Surono mengatakan, letusan Kelud sebelumnya diketahui "cepat selesai". Bisa terjadi letusan 2 kali yang besar dan besar sekali. Material yang dilontarkan dari letusan bisa mencapai 150 - 250 juta meter kubik, melebihi Merapi.
Saat ini, danau yang ada di Gunung Kelud hilang tertutup kubah lava. Hal ini akan mempengaruhi perilaku letusan Kelud. Dari letusan yang bersifat menyapu seperti "kelud", gunung di Jawa Timur ini bisa meletus lebih dahsyat.
"Karena danau tersumbat kubah lava, maka letusannya nanti pasti tidak akan seperti dulu. Pada saat meletus nanti Kelud akan melemparkan batu. Ini dampaknya nanti akan lebih besar, " jelas Surono.
Pemantauan Penting
Surono mengungkapkan, adanya perubahan perilaku gunung api menunjukkan bahwa manusia tidak bisa terlena dengan pakem yang sudah ada. Pemantauan aktivitas gunung api mesti terus dilakukan untuk tujuan mitigasi bencana.
"Sejarah letusan gunung api bukan harga mati. Akhir dari letusan gunung api berkaitan dengan letusannya sekarang," papar Surono.
Pemantauan perlu diprioritaskan pada gunung api kota seperti Gunung Lokon, Gunung Merapi, Gunung Guntur, Gunung Gede, Gunung Kelud dan Gunung Tangkuban Perahu. Beberapa wilayah gunung yang menjadi lokasi wisata perlu mendapat perhatian.
"Alat pemantauannya diperlukan. Di Indonesia ada gunung api yang cuma punya satu alat dan sudah dipergunakan sejak tahun 1982. Bagaimana kita minta mau selamat kalau caranya seperti ini," kata Surono.
Sumber daya manusia yang memantau aktivitas gunung api juga perlu ditingkatkan. Sebagai perbandingan, Jepang memiliki 1 profesor dan sejumlah doktor untuk memantau satu gunung api. Sementara, Indonesia hanya punya 1 orang untuk mengamati 5 gunung.
Surono menuturkan, di Indonesia sendiri baru 69 gunung api yang terpantau dari 127 gunung api yang ada. Gunung api Tipe A seluruhnya sudah terpantau, namun belum dengan gunung api Tipe B dan C.
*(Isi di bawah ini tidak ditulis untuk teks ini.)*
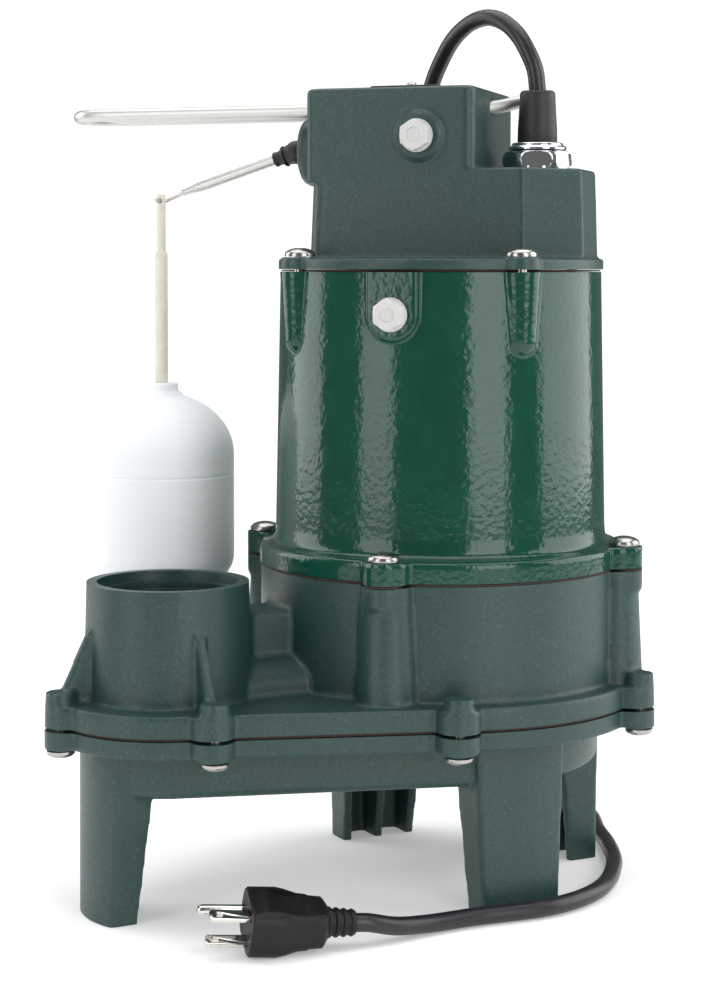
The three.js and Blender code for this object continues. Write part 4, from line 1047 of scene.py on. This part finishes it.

Gunung api Tipe A adalah gunung api yang tercatat pernah mengalami letusan setelah 1600. Tipe B adalah gunung api yang tidak meletus sejak 1600 namun menunjukkan aktivitas vulkanik. Sementara gunung api Tipe C adalah gunung api aktif yang letusannya belum pernah tercatat.
Paparan hasil riset kerjasama yang dilakukan hari ini menandai berakhirnya kerjasama LIPI, Riset, JST dan JICA pada tahap ini. Namun, Surono mengatakan, kerjasama riset dengan Jepang tetap akan berlajut pada riset vulkanologi lainnya.